Jacopo - In "Space Opera" la violenza non è mai gratuita, ma quando c’è non ci tiriamo indietro dal mostrarla. E a dirla tutta, credo che si sposi bene con le tavole coloratissime di Eleonora, ne esce fuori un mix ancor più macabro.
Alcuni dei momenti più divertenti hanno a che fare con Charlie e la sua passione per i videogiochi. Quanto la natura narrativa dei prodotti videoludici ha anche influenzato la sceneggiatura di “Space Opera”?
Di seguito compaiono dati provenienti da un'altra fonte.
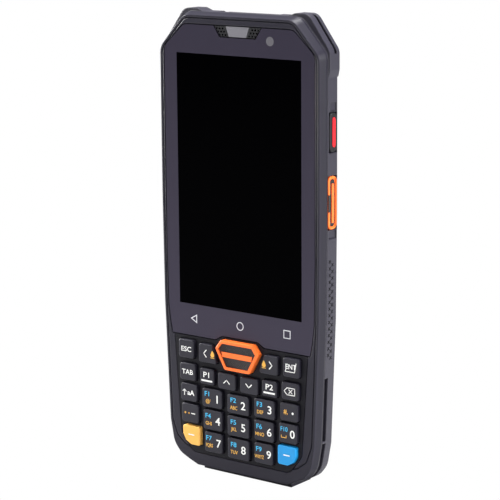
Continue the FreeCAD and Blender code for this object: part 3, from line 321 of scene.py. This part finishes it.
def cover_glass():
    """Grey outside the picture and black inside: inside is where x without its sign is below half
    the picture's width, and z is between the picture's foot and its top."""
    finish = Finish("cover glass", (0.020, 0.0180, 0.0250), 0.07, specular=0.005)
    inside_width = finish.x.size().below(PICTURE_HALF * MM)
    under_top = finish.z.below(PICTURE_TOP * MM)
    over_foot = finish.z.above((PICTURE_TOP - PICTURE_TALL) * MM)
    # The border is painted lighter towards its foot: painted light.
    border = finish.blend(finish.z.ramp(0.05, 0.15, 1.0, 0.0), BORDER_HIGH, BORDER_FOOT_PAINTED_LIGHT)
    picture = inside_width * under_top * over_foot
    finish.drive("Base Color", finish.blend(picture, border, PICTURE_BLACK))
    finish.drive("Roughness", finish.noise(60.0) * 0.03 + 0.05)
    return finish


def lens_finish(name, colour, roughness, coat, clouds, swing, least):
    """A small glossy window: roughness is the least one plus noise times the swing."""
    finish = Finish(name, colour, roughness, coat=coat)
    finish.drive("Roughness", finish.noise(clouds) * swing + least)
    return finish


glass = cover_glass()
lens = lens_finish("camera lens", (0.125, 0.120, 0.135), 0.10, 0.6, 400.0, 0.05, 0.07)
smoke = lens_finish("smoked window", (0.010, 0.006, 0.008), 0.06, 0.4, 150.0, 0.04, 0.04)
print("glass finishes ready")

# %% [markdown]
# ## Metals
#
# Screws, shield cans, the inner chassis and the charging contacts are metal. They differ in colour
# and in how far the tool marks spread the reflection, so one function makes them all.

# %% Metals
def metal(name, colour, roughness, marks):
    """Bare metal. Roughness swings by 0.1 each way, and marks three times as fine give relief."""
    finish = Finish(name, colour, roughness, metallic=1.0)
    finish.drive("Roughness", finish.noise(marks) * 0.2 + (roughness - 0.1))
    finish.bump(finish.noise(marks * 3.0), 0.00001, 0.3)
    return finish


steel = metal("screw steel", (0.16, 0.16, 0.165), 0.38, 900.0)
tin = metal("tinned can", (0.62, 0.62, 0.60), 0.34, 500.0)
alloy = metal("chassis alloy", (0.56, 0.56, 0.58), 0.42, 400.0)
gold = metal("contact gold", (0.80, 0.56, 0.22), 0.28, 900.0)
print("metals ready")


# %% [markdown]
# ## Dressing the solids
#
# Each CAD node takes one finish. The table names those that differ, and every other node is one
# of the dark keys.

# %% Dress the CAD nodes
dress = {
    "front_housing": case, "rear_housing": rear, "keypad_plate": plate, "touch_glass": glass,
    "display_module": module, "glass_gasket": foam, "speaker_grille": button_dark,
    "status_light_lens": status, "front_camera": module, "earpiece": module,
    "keypad_mat": flap_rubber, "keypad_board": mask, "mid_frame": alloy, "main_board": mask,
    "shield_cans": tin, "rear_camera": module, "rear_camera_window": smoke, "scan_engine": module,
    "scan_window": smoke, "vibration_motor": tin, "loudspeaker": module, "usb_port": tin,
    "usb_flap": flap_rubber, "usb_flap_pin": steel, "charging_contacts": gold,
    "housing_screws": steel, "battery_pack": wrap, "battery_cover": rear, "battery_latch": case,
    "power_button": button_dark, "scan_button_right": orange, "scan_button_left": orange,
    "volume_rocker": button_dark, "scan_key": orange, "key_yellow": yellow, "key_blue": blue,
}
for name, node in nodes.items():
    node.data.materials.clear()
    node.data.materials.append(dress.get(name, keycap).material)
print(len(dress), "nodes with their own finish, the rest are keycaps")


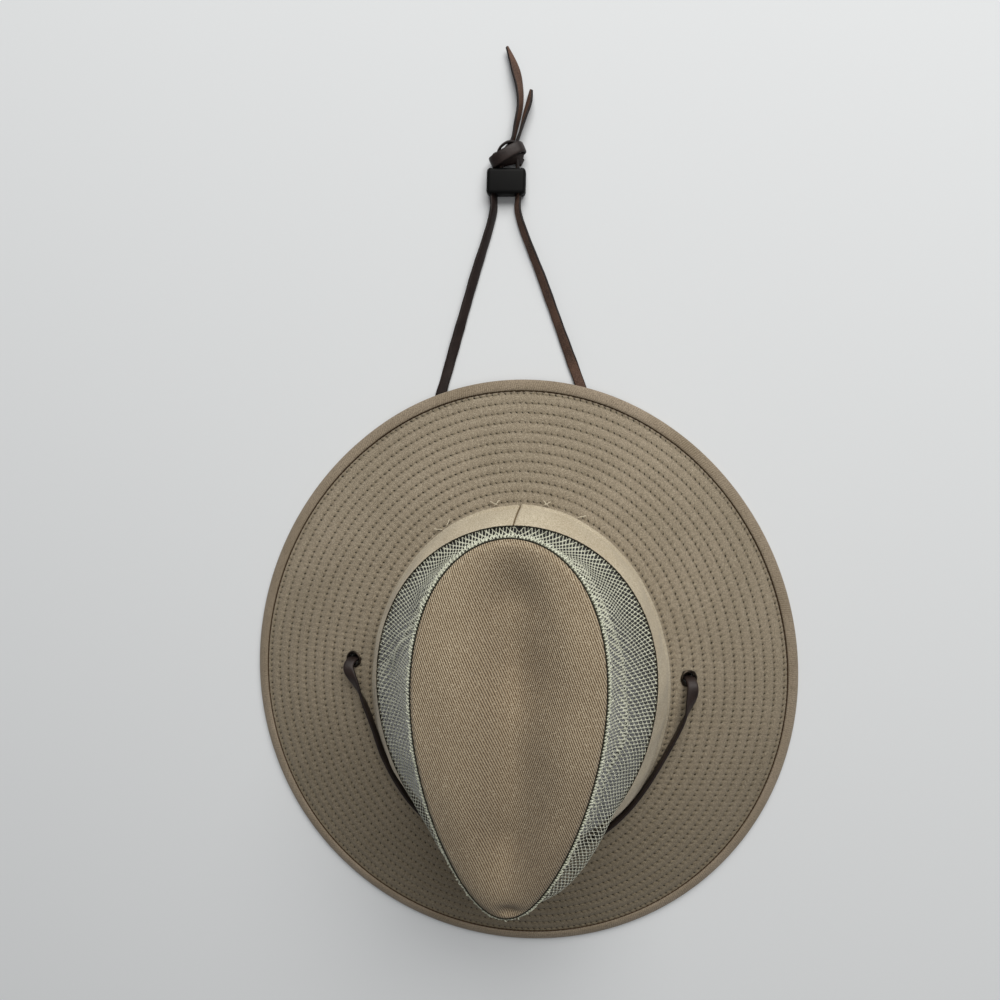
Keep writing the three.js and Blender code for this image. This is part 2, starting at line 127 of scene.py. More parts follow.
def add_node(tree, kind, sockets=None, **settings):
    """One shader node. A socket takes a value, a hex colour, an output or a node's first output."""
    made = tree.nodes.new("ShaderNode" + kind)
    for name, value in settings.items():
        setattr(made, name, value)
    for name, value in (sockets or {}).items():
        if isinstance(value, bpy.types.Node):
            value = value.outputs[0]
        if isinstance(value, bpy.types.NodeSocket):
            tree.links.new(value, made.inputs[name])
        else:
            made.inputs[name].default_value = colour(value) if isinstance(value, str) else value
    return made


def new_material(name, **values):
    """A material with one Principled shader, whose sockets take plain values and hex colours."""
    material = bpy.data.materials.new(name)
    material.use_nodes = True
    tree = material.node_tree
    tree.nodes.clear()
    sockets = {key.replace("_", " ").title().replace("Ior", "IOR"): value for key, value in values.items()}
    shader = add_node(tree, "BsdfPrincipled", sockets)
    add_node(tree, "OutputMaterial", {"Surface": shader})
    return material, tree, shader


def laid_over(tree, under, over, pattern, start, full, most=1.0):
    """One dye over another: none of it where the pattern is at start, the most of it at full."""
    limits = {"Value": pattern, "From Min": start, "From Max": full, "To Max": most}
    share = add_node(tree, "MapRange", limits)
    return add_node(tree, "Mix", {0: share, 6: under, 7: over}, data_type="RGBA").outputs[2]


def finished(tree, shader, tint, *reliefs):
    """The last step of a material: its colour, and its reliefs as pattern, depth and strength."""
    tree.links.new(tint, shader.inputs["Base Color"])
    raised_by = {}
    for pattern, depth, strength in reliefs:
        sockets = {"Height": pattern, "Distance": depth, "Strength": strength, **raised_by}
        raised_by = {"Normal": add_node(tree, "Bump", sockets).outputs[0]}
    tree.links.new(raised_by["Normal"], shader.inputs["Normal"])


def leather_side(name, base, dark, light, gloss, nap):
    """Latigo: a waxy dyed grain side, or a brown flesh side with a short nap along the strap."""
    material, tree, shader = new_material(name, roughness=gloss, specular_ior_level=0.3)
    place = add_node(tree, "TexCoord").outputs["Object"]
    patches = add_node(tree, "TexNoise", {"Vector": place, "Scale": 90, "Detail": 3, "Roughness": 0.6})
    grain = add_node(tree, "TexNoise", {"Vector": place, "Scale": 1700, "Detail": 3, "Roughness": 0.65})
    wear_and_shade = laid_over(tree, dark, base, patches, 0.35, 0.68)
    finished(tree, shader, laid_over(tree, wear_and_shade, light, grain, 0.42, 0.75, nap), (grain, 0.00025, 0.6))
    return material


grain_leather = leather_side("latigo grain side, waxed", "#2b211e", "#1a1312", "#4a3a34", 0.46, 0.3)
flesh_leather = leather_side("latigo flesh side", "#5b4236", "#392a24", "#806757", 0.8, 0.7)
edge_leather = leather_side("latigo cut edge", "#1e1614", "#120d0c", "#3a2a24", 0.6, 0.3)


def shown(obj, *materials, slot=None, replaced=()):
    """A finished piece: its materials, the body it rides on, and the parts it stands for. Its slot is not
    used.
    """
    for material in materials:
        obj.data.materials.append(material)
    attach(obj, "root")
    if replaced:
        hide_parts(*replaced)
    return obj


def woven(name, points, faces, uv=None, face_kinds=None):
    """A smooth mesh from points in millimetres and an array of four-sided faces."""
    faces = np.asarray(faces, np.int32).reshape(-1, 4)
    mesh = bpy.data.meshes.new(name)
    mesh.vertices.add(len(points))
    mesh.vertices.foreach_set("co", (np.asarray(points, float) * MM).astype(np.float32).ravel())
    mesh.loops.add(faces.size)
    mesh.loops.foreach_set("vertex_index", faces.ravel())
    mesh.polygons.add(len(faces))
    mesh.polygons.foreach_set("loop_start", np.arange(0, faces.size, 4, dtype=np.int32))
    mesh.polygons.foreach_set("loop_total", np.full(len(faces), 4, np.int32))
    if face_kinds is not None:
        mesh.polygons.foreach_set("material_index", np.asarray(face_kinds, np.int32))
    mesh.update(calc_edges=True)
    if uv is not None:
        layer = mesh.uv_layers.new(name="cloth")
        layer.data.foreach_set("uv", np.asarray(uv, np.float32).ravel())
    mesh.polygons.foreach_set("use_smooth", np.ones(len(faces), bool))
    mesh.validate()
    obj = bpy.data.objects.new(name, mesh)
    bpy.context.collection.objects.link(obj)
    return obj


def ring_faces(rings, corners, closed=False):
    """Four-sided faces between rings of as many corners each, one ring after another."""
    here = np.arange(rings if closed else rings - 1)[:, None]
    there = (here + 1) % rings
    corner = np.arange(corners)
    after = (corner + 1) % corners
    sides = [(here, corner), (there, corner), (there, after), (here, after)]
    return np.stack([ring * corners + place for ring, place in sides], -1).reshape(-1, 4)


def part_way(low, high, t, start, end):
    return low + (high - low) * (t - start) / (end - start)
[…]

Jacopo - La sceneggiatura, credo, mai. I tempi di racconto di un videogioco, cutscene a parte, sono estremamente differenti rispetto a quelli di un fumetto, sono dettati da un codice e da azioni attive. Se le cutscene dei videogiochi sono ormai spesso e volentieri di stampo cinematografico, o comunque si rifanno ad altri media visivi, nei videogiochi tutto è narrazione, dalle cavalcate nel west di "Red Dead Redemption 2" all’esplorazione di "The Legend of Zelda: Breath of the Wild". Da grande appassionato di videogiochi, però, ho riversato questa passione su Charlie, cosa che spesso lo rende fuori luogo in mezzo a un Killer, una ragazza cadavere, una cyborg e via dicendo.
Eleonora - Mi chiudevo ai videogiochi quando ero più piccola, ma negli ultimi anni non mi sono mai chiusa sopra nessun videogioco. Giusto ultimamente ho ripreso, ma grazie alla convivenza con una persona che mangia videogiochi a colazione.